TASK BRIEF: Look below for the line with "Describe how this", and from there restate every line word for word until the entries end.

((

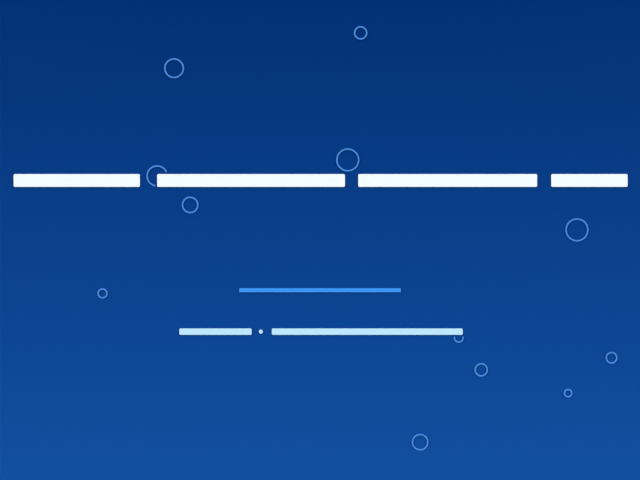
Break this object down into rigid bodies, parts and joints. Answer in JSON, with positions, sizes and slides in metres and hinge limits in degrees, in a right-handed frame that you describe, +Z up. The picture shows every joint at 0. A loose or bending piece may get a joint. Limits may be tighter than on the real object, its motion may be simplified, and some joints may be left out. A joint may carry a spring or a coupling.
{
  "type": "wall sign",
  "caption": "Landscape wall sign: flat blue-graded panel with raised ring outlines, a short rule and blank text strips, hung by a square-tube frame bonded to its back.",
  "frame": {"origin": "middle of the top rail's underside, where the wall's hooks carry the sign", "axes": "+X to the right as the face is read, +Y from the face to the wall, +Z up"},
  "size_m": [0.4, 0.0184, 0.3],
  "materials": {
    "printed_face": "satin laminate over a print that runs from dark blue at the top to mid blue at the foot",
    "ring_acrylic": "satin light blue",
    "title_acrylic": "satin white",
    "rule_acrylic": "satin bright blue",
    "caption_acrylic": "satin pale blue",
    "aluminium_tube": "satin anodised",
    "pad_rubber": "matt black"
  },
  "bodies": {
    "root": {"panel": "printed_face", "ring_01": "ring_acrylic", "ring_02": "ring_acrylic", "ring_03": "ring_acrylic", "ring_04": "ring_acrylic", "ring_05": "ring_acrylic", "ring_06": "ring_acrylic", "ring_07": "ring_acrylic", "ring_08": "ring_acrylic", "ring_09": "ring_acrylic", "ring_10": "ring_acrylic", "ring_11": "ring_acrylic", "ring_12": "ring_acrylic", "title_strip_1": "title_acrylic", "title_strip_2": "title_acrylic", "title_strip_3": "title_acrylic", "title_strip_4": "title_acrylic", "rule": "rule_acrylic", "caption_strip_1": "caption_acrylic", "caption_strip_2": "caption_acrylic", "caption_dot": "caption_acrylic", "rail_top": "aluminium_tube", "rail_right": "aluminium_tube", "rail_bottom": "aluminium_tube", "rail_left": "aluminium_tube", "pad_top_left": "pad_rubber", "pad_top_right": "pad_rubber", "pad_bottom_left": "pad_rubber", "pad_bottom_right": "pad_rubber"}
  },
  "joints": []
}
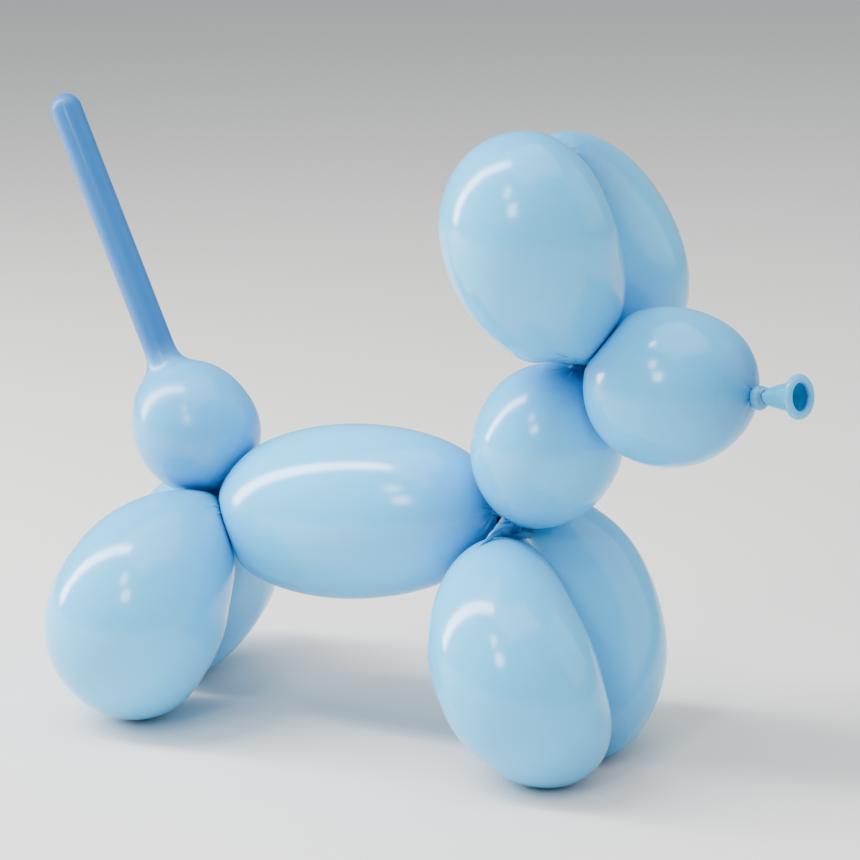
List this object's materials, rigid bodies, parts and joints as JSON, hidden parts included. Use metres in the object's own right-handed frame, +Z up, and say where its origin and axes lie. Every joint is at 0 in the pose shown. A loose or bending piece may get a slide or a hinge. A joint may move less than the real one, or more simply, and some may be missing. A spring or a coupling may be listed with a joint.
{
  "type": "balloon poodle",
  "caption": "Modelling balloon twisted into a standing poodle with round ears, legs and snout, a knotted nozzle and a thin upright tail.",
  "frame": {"origin": "on the floor under the middle of the poodle's outline, seen from above", "axes": "+X towards the nose, +Y to the poodle's left, +Z up"},
  "size_m": [0.2842, 0.1292, 0.2096],
  "materials": {
    "latex": "pale blue stretched latex, smooth with a soft gloss"
  },
  "bodies": {
    "root": {"balloon": "latex"}
  },
  "joints": []
}
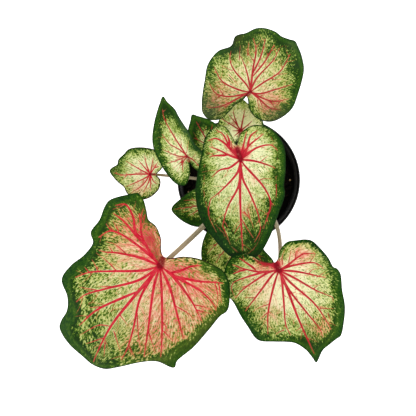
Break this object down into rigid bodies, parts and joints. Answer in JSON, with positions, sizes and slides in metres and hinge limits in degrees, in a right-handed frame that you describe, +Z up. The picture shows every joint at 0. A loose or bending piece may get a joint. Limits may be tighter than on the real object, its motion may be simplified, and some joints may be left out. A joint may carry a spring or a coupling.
{
  "type": "potted caladium",
  "caption": "Aroid house plant with heart-shaped, red-veined leaves on arching stems, rooted in a round nursery pot of soil.",
  "frame": {"origin": "middle of the pot's base, on the surface that the pot stands on", "axes": "+Z up, +Y towards the leaf that reaches out at the back, +X to the right of the largest leaf"},
  "size_m": [0.3409, 0.3995, 0.3428],
  "materials": {
    "pot_plastic": "satin",
    "potting_mix": "matte",
    "corm": "matte",
    "leaf_tissue": "satin",
    "leaf_stem": "satin"
  },
  "bodies": {
    "root": {"pot": "pot_plastic", "soil": "potting_mix", "tuber": "corm", "blade_front_left": "leaf_tissue", "blade_front_right": "leaf_tissue", "blade_top": "leaf_tissue", "blade_back": "leaf_tissue", "blade_back_left": "leaf_tissue", "blade_left": "leaf_tissue", "blade_back_left_low": "leaf_tissue", "blade_back_low": "leaf_tissue", "blade_left_low": "leaf_tissue", "blade_front_low": "leaf_tissue", "petiole_front_left": "leaf_stem", "petiole_front_right": "leaf_stem", "petiole_top": "leaf_stem", "petiole_back": "leaf_stem", "petiole_back_left": "leaf_stem", "petiole_left": "leaf_stem", "petiole_back_left_low": "leaf_stem", "petiole_back_low": "leaf_stem", "petiole_left_low": "leaf_stem", "petiole_front_low": "leaf_stem"}
  },
  "joints": []
}
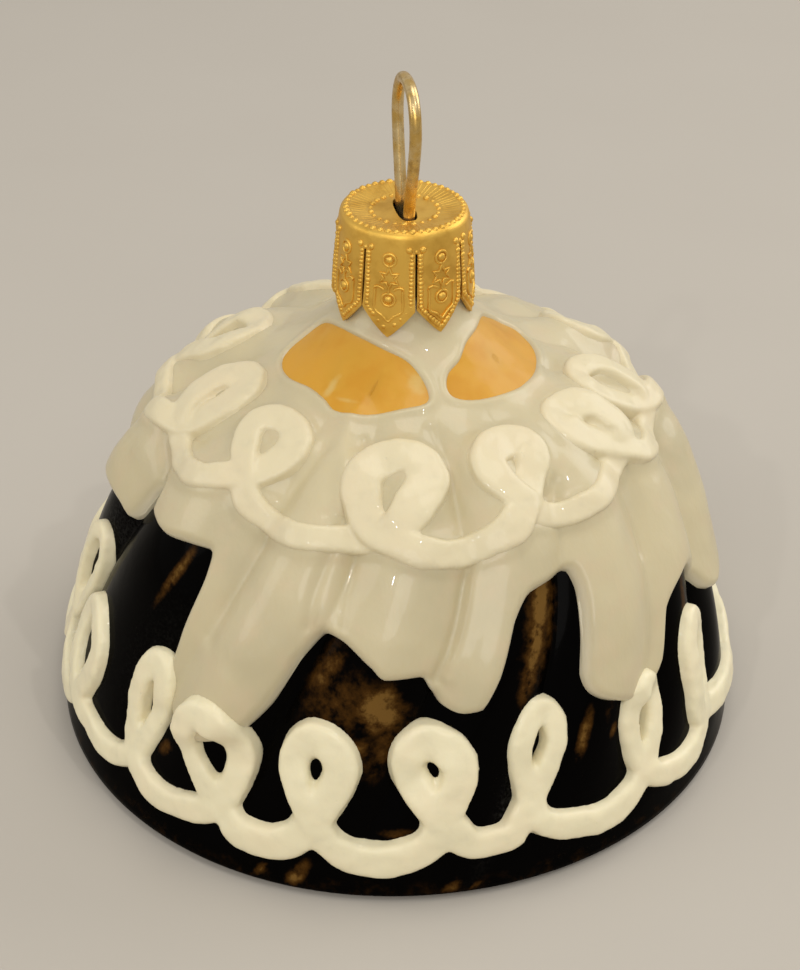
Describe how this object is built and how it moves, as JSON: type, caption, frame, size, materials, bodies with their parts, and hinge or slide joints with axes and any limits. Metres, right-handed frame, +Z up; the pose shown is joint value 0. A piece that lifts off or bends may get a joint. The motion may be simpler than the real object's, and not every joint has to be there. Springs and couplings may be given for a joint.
{
  "type": "glass christmas ornament shaped as an iced bundt cake",
  "caption": "Blown-glass tree ornament in the form of a fluted bundt cake with dripping ivory icing, piped curls, orange petals, a metal cap and a wire loop.",
  "frame": {"origin": "middle of the flat foot, on the surface that the ornament stands on", "axes": "+Z up through the neck and the wire loop, -Y towards the front, +X to the right of the front"},
  "size_m": [0.0627, 0.063, 0.0576],
  "materials": {
    "chocolate_glass": "glossy near-black brown blown glass, thinner and amber on the ridges",
    "ivory_icing": "glossy poured enamel, ivory",
    "cream_piping": "satin piped enamel, cream",
    "orange_glaze": "glossy orange glaze",
    "gold_cap": "stamped gold-coloured sheet",
    "worn_wire": "gold-washed steel wire, worn"
  },
  "bodies": {
    "root": {"cake_body": "chocolate_glass", "icing": "ivory_icing", "curls_top": "cream_piping", "curls_base": "cream_piping", "orange_petal_1": "orange_glaze", "orange_petal_2": "orange_glaze", "orange_petal_3": "orange_glaze", "cap": "gold_cap", "hanger": "worn_wire"}
  },
  "joints": []
}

))

ANSWER IN FULL:
Describe how this object is built and how it moves, as JSON: type, caption, frame, size, materials, bodies with their parts, and hinge or slide joints with axes and any limits. Metres, right-handed frame, +Z up; the pose shown is joint value 0. A piece that lifts off or bends may get a joint. The motion may be simpler than the real object's, and not every joint has to be there. Springs and couplings may be given for a joint.
{
  "type": "glass christmas ornament shaped as an iced bundt cake",
  "caption": "Blown-glass tree ornament in the form of a fluted bundt cake with dripping ivory icing, piped curls, orange petals, a metal cap and a wire loop.",
  "frame": {"origin": "middle of the flat foot, on the surface that the ornament stands on", "axes": "+Z up through the neck and the wire loop, -Y towards the front, +X to the right of the front"},
  "size_m": [0.0627, 0.063, 0.0576],
  "materials": {
    "chocolate_glass": "glossy near-black brown blown glass, thinner and amber on the ridges",
    "ivory_icing": "glossy poured enamel, ivory",
    "cream_piping": "satin piped enamel, cream",
    "orange_glaze": "glossy orange glaze",
    "gold_cap": "stamped gold-coloured sheet",
    "worn_wire": "gold-washed steel wire, worn"
  },
  "bodies": {
    "root": {"cake_body": "chocolate_glass", "icing": "ivory_icing", "curls_top": "cream_piping", "curls_base": "cream_piping", "orange_petal_1": "orange_glaze", "orange_petal_2": "orange_glaze", "orange_petal_3": "orange_glaze", "cap": "gold_cap", "hanger": "worn_wire"}
  },
  "joints": []
}